N-Body: Complex Energy (fragments = (2,), basis = (1, 2): -128.70932405488924)
...
N-Body: Computing complex (2/2) with fragments (1,) in the basis of fragments (1, 2).
...
N-Body: Complex Energy (fragments = (1,), basis = (1, 2): -128.70932405488935)
...
N-Body: Computing complex (1/1) with fragments (1, 2) in the basis of fragments (1, 2).
...
N-Body: Complex Energy (fragments = (1, 2), basis = (1, 2): -257.41867403127321)
...
==> N-Body: Counterpoise Corrected (CP) energies <==
n-Body Total Energy [Eh] I.E. [kcal/mol] Delta [kcal/mol]
1 -257.418648109779 0.000000000000 0.000000000000
2 -257.418674031273 -0.016265984132 -0.016265984132
And that’s it! The only remaining part of the example input is a little table
of the different R values and the CP-corrected CCSD(T) energies, converted from
atomic units (Hartree) to kcal mol-1 by multiplying by the
automatically-defined conversion factor psi_hartree2kcalmol
. PSI4
provides several built-in physical constants and conversion factors, as
described in section Physical Constants.
Notice the loop over \(R\) to create
the table looks just like the loop over R
to run the different
computations, and the CP-corrected energies ecp[R]
are accessed the same
way they were stored.
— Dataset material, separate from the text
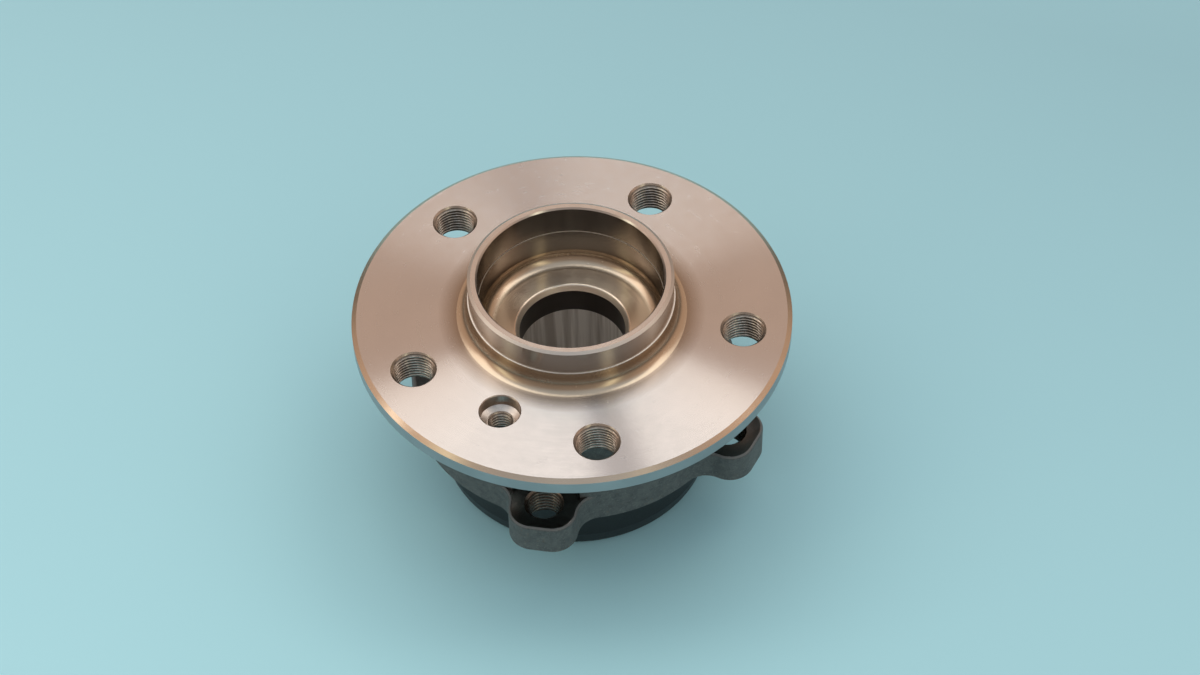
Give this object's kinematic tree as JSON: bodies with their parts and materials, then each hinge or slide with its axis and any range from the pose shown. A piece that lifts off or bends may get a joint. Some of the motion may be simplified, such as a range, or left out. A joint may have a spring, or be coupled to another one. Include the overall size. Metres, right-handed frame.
{
  "type": "wheel hub bearing",
  "caption": "Flanged wheel hub bearing unit: a turning wheel flange and pilot on angular-contact ball rows in a fixed outer ring with threaded lugs and a protective cover.",
  "frame": {"origin": "centre of the wheel-mounting face, on the axis of rotation", "axes": "+Z along the axis of rotation, outboard (towards the wheel); +X and +Y along the two symmetry lines of the knuckle lugs"},
  "size_m": [0.1428, 0.1428, 0.0827],
  "materials": {
    "machined_steel": "fine turned",
    "forged_steel": "dark matt forging scale",
    "ground_steel": "ground",
    "ball_steel": "polished",
    "pressed_steel": "drawn sheet",
    "cage_nylon": "moulded",
    "seal_rubber": "moulded",
    "magnetic_rubber": "matt",
    "black_plastic": "satin"
  },
  "bodies": {
    "housing": {"outer_ring": "forged_steel", "outboard_seal_case": "pressed_steel", "outboard_seal_lips": "seal_rubber", "inboard_seal_case": "pressed_steel", "inboard_seal_lips": "seal_rubber", "dust_cap": "pressed_steel"},
    "hub": {"hub_flange": "machined_steel", "inboard_inner_ring": "ground_steel", "slinger": "pressed_steel", "encoder_ring": "magnetic_rubber"},
    "outboard_cage": {"outboard_cage": "cage_nylon"},
    "inboard_cage": {"inboard_cage": "cage_nylon"},
    "cover": {"protective_cover": "black_plastic"},
    "outboard_ball_01": {"outboard_ball_01": "ball_steel"},
    "outboard_ball_02": {"outboard_ball_02": "ball_steel"},
    "outboard_ball_03": {"outboard_ball_03": "ball_steel"},
    "outboard_ball_04": {"outboard_ball_04": "ball_steel"},
    "outboard_ball_05": {"outboard_ball_05": "ball_steel"},
    "outboard_ball_06": {"outboard_ball_06": "ball_steel"},
    "outboard_ball_07": {"outboard_ball_07": "ball_steel"},
    "outboard_ball_08": {"outboard_ball_08": "ball_steel"},
    "outboard_ball_09": {"outboard_ball_09": "ball_steel"},
    "outboard_ball_10": {"outboard_ball_10": "ball_steel"},
    "outboard_ball_11": {"outboard_ball_11": "ball_steel"},
    "outboard_ball_12": {"outboard_ball_12": "ball_steel"},
    "outboard_ball_13": {"outboard_ball_13": "ball_steel"},
    "outboard_ball_14": {"outboard_ball_14": "ball_steel"},
    "inboard_ball_01": {"inboard_ball_01": "ball_steel"},
    "inboard_ball_02": {"inboard_ball_02": "ball_steel"},
    "inboard_ball_03": {"inboard_ball_03": "ball_steel"},
    "inboard_ball_04": {"inboard_ball_04": "ball_steel"},
    "inboard_ball_05": {"inboard_ball_05": "ball_steel"},
    "inboard_ball_06": {"inboard_ball_06": "ball_steel"},
    "inboard_ball_07": {"inboard_ball_07": "ball_steel"},
    "inboard_ball_08": {"inboard_ball_08": "ball_steel"},
    "inboard_ball_09": {"inboard_ball_09": "ball_steel"},
    "inboard_ball_10": {"inboard_ball_10": "ball_steel"},
    "inboard_ball_11": {"inboard_ball_11": "ball_steel"},
    "inboard_ball_12": {"inboard_ball_12": "ball_steel"},
    "inboard_ball_13": {"inboard_ball_13": "ball_steel"},
    "inboard_ball_14": {"inboard_ball_14": "ball_steel"}
  },
  "joints": [
    {"name": "hub_spin", "type": "hinge", "parent": "housing", "child": "hub", "pos_m": [0, 0, -0.0355], "axis": [0, 0, 1], "continuous": true},
    {"name": "outboard_cage_spin", "type": "hinge", "parent": "housing", "child": "outboard_cage", "pos_m": [0, 0, -0.025], "axis": [0, 0, 1], "continuous": true},
    {"name": "inboard_cage_spin", "type": "hinge", "parent": "housing", "child": "inboard_cage", "pos_m": [0, 0, -0.046], "axis": [0, 0, 1], "continuous": true},
    {"name": "outboard_ball_01_roll", "type": "hinge", "parent": "outboard_cage", "child": "outboard_ball_01", "pos_m": [0.034, 0, -0.025], "axis": [0.6157, 0, 0.788], "continuous": true},
    {"name": "outboard_ball_02_roll", "type": "hinge", "parent": "outboard_cage", "child": "outboard_ball_02", "pos_m": [0.03063, 0.01475, -0.025], "axis": [0.5547, 0.2671, 0.788], "continuous": true},
    {"name": "outboard_ball_03_roll", "type": "hinge", "parent": "outboard_cage", "child": "outboard_ball_03", "pos_m": [0.0212, 0.02658, -0.025], "axis": [0.3839, 0.4813, 0.788], "continuous": true},
    {"name": "outboard_ball_04_roll", "type": "hinge", "parent": "outboard_cage", "child": "outboard_ball_04", "pos_m": [0.00757, 0.03315, -0.025], "axis": [0.137, 0.6002, 0.788], "continuous": true},
    {"name": "outboard_ball_05_roll", "type": "hinge", "parent": "outboard_cage", "child": "outboard_ball_05", "pos_m": [-0.00757, 0.03315, -0.025], "axis": [-0.137, 0.6002, 0.788], "continuous": true},
    {"name": "outboard_ball_06_roll", "type": "hinge", "parent": "outboard_cage", "child": "outboard_ball_06", "pos_m": [-0.0212, 0.02658, -0.025], "axis": [-0.3839, 0.4813, 0.788], "continuous": true},
    {"name": "outboard_ball_07_roll", "type": "hinge", "parent": "outboard_cage", "child": "outboard_ball_07", "pos_m": [-0.03063, 0.01475, -0.025], "axis": [-0.5547, 0.2671, 0.788], "continuous": true},
    {"name": "outboard_ball_08_roll", "type": "hinge", "parent": "outboard_cage", "child": "outboard_ball_08", "pos_m": [-0.034, 0, -0.025], "axis": [-0.6157, 0, 0.788], "continuous": true},
    {"name": "outboard_ball_09_roll", "type": "hinge", "parent": "outboard_cage", "child": "outboard_ball_09", "pos_m": [-0.03063, -0.01475, -0.025], "axis": [-0.5547, -0.2671, 0.788], "continuous": true},
    {"name": "outboard_ball_10_roll", "type": "hinge", "parent": "outboard_cage", "child": "outboard_ball_10", "pos_m": [-0.0212, -0.02658, -0.025], "axis": [-0.3839, -0.4813, 0.788], "continuous": true},
    {"name": "outboard_ball_11_roll", "type": "hinge", "parent": "outboard_cage", "child": "outboard_ball_11", "pos_m": [-0.00757, -0.03315, -0.025], "axis": [-0.137, -0.6002, 0.788], "continuous": true},
    {"name": "outboard_ball_12_roll", "type": "hinge", "parent": "outboard_cage", "child": "outboard_ball_12", "pos_m": [0.00757, -0.03315, -0.025], "axis": [0.137, -0.6002, 0.788], "continuous": true},
    {"name": "outboard_ball_13_roll", "type": "hinge", "parent": "outboard_cage", "child": "outboard_ball_13", "pos_m": [0.0212, -0.02658, -0.025], "axis": [0.3839, -0.4813, 0.788], "continuous": true},
    {"name": "outboard_ball_14_roll", "type": "hinge", "parent": "outboard_cage", "child": "outboard_ball_14", "pos_m": [0.03063, -0.01475, -0.025], "axis": [0.5547, -0.2671, 0.788], "continuous": true},
    {"name": "inboard_ball_01_roll", "type": "hinge", "parent": "inboard_cage", "child": "inboard_ball_01", "pos_m": [0.034, 0, -0.046], "axis": [-0.6157, 0, 0.788], "continuous": true},
    {"name": "inboard_ball_02_roll", "type": "hinge", "parent": "inboard_cage", "child": "inboard_ball_02", "pos_m": [0.03063, 0.01475, -0.046], "axis": [-0.5547, -0.2671, 0.788], "continuous": true},
    {"name": "inboard_ball_03_roll", "type": "hinge", "parent": "inboard_cage", "child": "inboard_ball_03", "pos_m": [0.0212, 0.02658, -0.046], "axis": [-0.3839, -0.4813, 0.788], "continuous": true},
    {"name": "inboard_ball_04_roll", "type": "hinge", "parent": "inboard_cage", "child": "inboard_ball_04", "pos_m": [0.00757, 0.03315, -0.046], "axis": [-0.137, -0.6002, 0.788], "continuous": true},
    {"name": "inboard_ball_05_roll", "type": "hinge", "parent": "inboard_cage", "child": "inboard_ball_05", "pos_m": [-0.00757, 0.03315, -0.046], "axis": [0.137, -0.6002, 0.788], "continuous": true},
    {"name": "inboard_ball_06_roll", "type": "hinge", "parent": "inboard_cage", "child": "inboard_ball_06", "pos_m": [-0.0212, 0.02658, -0.046], "axis": [0.3839, -0.4813, 0.788], "continuous": true},
    {"name": "inboard_ball_07_roll", "type": "hinge", "parent": "inboard_cage", "child": "inboard_ball_07", "pos_m": [-0.03063, 0.01475, -0.046], "axis": [0.5547, -0.2671, 0.788], "continuous": true},
    {"name": "inboard_ball_08_roll", "type": "hinge", "parent": "inboard_cage", "child": "inboard_ball_08", "pos_m": [-0.034, 0, -0.046], "axis": [0.6157, 0, 0.788], "continuous": true},
    {"name": "inboard_ball_09_roll", "type": "hinge", "parent": "inboard_cage", "child": "inboard_ball_09", "pos_m": [-0.03063, -0.01475, -0.046], "axis": [0.5547, 0.2671, 0.788], "continuous": true},
    {"name": "inboard_ball_10_roll", "type": "hinge", "parent": "inboard_cage", "child": "inboard_ball_10", "pos_m": [-0.0212, -0.02658, -0.046], "axis": [0.3839, 0.4813, 0.788], "continuous": true},
    {"name": "inboard_ball_11_roll", "type": "hinge", "parent": "inboard_cage", "child": "inboard_ball_11", "pos_m": [-0.00757, -0.03315, -0.046], "axis": [0.137, 0.6002, 0.788], "continuous": true},
    {"name": "inboard_ball_12_roll", "type": "hinge", "parent": "inboard_cage", "child": "inboard_ball_12", "pos_m": [0.00757, -0.03315, -0.046], "axis": [-0.137, 0.6002, 0.788], "continuous": true},
    {"name": "inboard_ball_13_roll", "type": "hinge", "parent": "inboard_cage", "child": "inboard_ball_13", "pos_m": [0.0212, -0.02658, -0.046], "axis": [-0.3839, 0.4813, 0.788], "continuous": true},
    {"name": "inboard_ball_14_roll", "type": "hinge", "parent": "inboard_cage", "child": "inboard_ball_14", "pos_m": [0.03063, -0.01475, -0.046], "axis": [-0.5547, 0.2671, 0.788], "continuous": true},
    {"name": "cover_pull_off", "type": "slide", "parent": "housing", "child": "cover", "axis": [0, 0, -1], "range_m": [0, 0.03]}
  ],
  "couplings": [
    {"joint": "outboard_cage_spin", "follows": "hub_spin", "ratio": 0.42641},
    {"joint": "inboard_cage_spin", "follows": "hub_spin", "ratio": 0.42641},
    {"joint": "outboard_ball_01_roll", "follows": "hub_spin", "ratio": -2.6192},
    {"joint": "outboard_ball_02_roll", "follows": "hub_spin", "ratio": -2.6192},
    {"joint": "outboard_ball_03_roll", "follows": "hub_spin", "ratio": -2.6192},
    {"joint": "outboard_ball_04_roll", "follows": "hub_spin", "ratio": -2.6192},
    {"joint": "outboard_ball_05_roll", "follows": "hub_spin", "ratio": -2.6192},
    {"joint": "outboard_ball_06_roll", "follows": "hub_spin", "ratio": -2.6192},
    {"joint": "outboard_ball_07_roll", "follows": "hub_spin", "ratio": -2.6192},
    {"joint": "outboard_ball_08_roll", "follows": "hub_spin", "ratio": -2.6192},
    {"joint": "outboard_ball_09_roll", "follows": "hub_spin", "ratio": -2.6192},
    {"joint": "outboard_ball_10_roll", "follows": "hub_spin", "ratio": -2.6192},
    {"joint": "outboard_ball_11_roll", "follows": "hub_spin", "ratio": -2.6192},
    {"joint": "outboard_ball_12_roll", "follows": "hub_spin", "ratio": -2.6192},
    {"joint": "outboard_ball_13_roll", "follows": "hub_spin", "ratio": -2.6192},
    {"joint": "outboard_ball_14_roll", "follows": "hub_spin", "ratio": -2.6192},
    {"joint": "inboard_ball_01_roll", "follows": "hub_spin", "ratio": -2.6192},
    {"joint": "inboard_ball_02_roll", "follows": "hub_spin", "ratio": -2.6192},
    {"joint": "inboard_ball_03_roll", "follows": "hub_spin", "ratio": -2.6192},
    {"joint": "inboard_ball_04_roll", "follows": "hub_spin", "ratio": -2.6192},
    {"joint": "inboard_ball_05_roll", "follows": "hub_spin", "ratio": -2.6192},
    {"joint": "inboard_ball_06_roll", "follows": "hub_spin", "ratio": -2.6192},
    {"joint": "inboard_ball_07_roll", "follows": "hub_spin", "ratio": -2.6192},
    {"joint": "inboard_ball_08_roll", "follows": "hub_spin", "ratio": -2.6192},
    {"joint": "inboard_ball_09_roll", "follows": "hub_spin", "ratio": -2.6192},
    {"joint": "inboard_ball_10_roll", "follows": "hub_spin", "ratio": -2.6192},
    {"joint": "inboard_ball_11_roll", "follows": "hub_spin", "ratio": -2.6192},
    {"joint": "inboard_ball_12_roll", "follows": "hub_spin", "ratio": -2.6192},
    {"joint": "inboard_ball_13_roll", "follows": "hub_spin", "ratio": -2.6192},
    {"joint": "inboard_ball_14_roll", "follows": "hub_spin", "ratio": -2.6192}
  ]
}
The print
line at the end just specifies some
formatting for the printed table (first element is a floating point number 3
spaces wide with one digit after the decimal, and the second element is a
floating point number 10 spaces wide with 6 digits after the decimal); the
format strings are the same as in the C programming language. For tables more
complicated than the simple one used here, Psithon has built-in support for
tables (see the next section).
Our table is printed at the very end of the output file, and looks like this
CP-corrected CCSD(T)/aug-cc-pVDZ interaction energies
R (Ang) E_int (kcal/mol)
-----------------------------------------------------
2.5 0.757718
3.0 0.015687
4.0 -0.016264
The following section goes over Psithon in much more detail, but hopefully this example already makes it clear that many complex tasks can be done very easily in PSI4.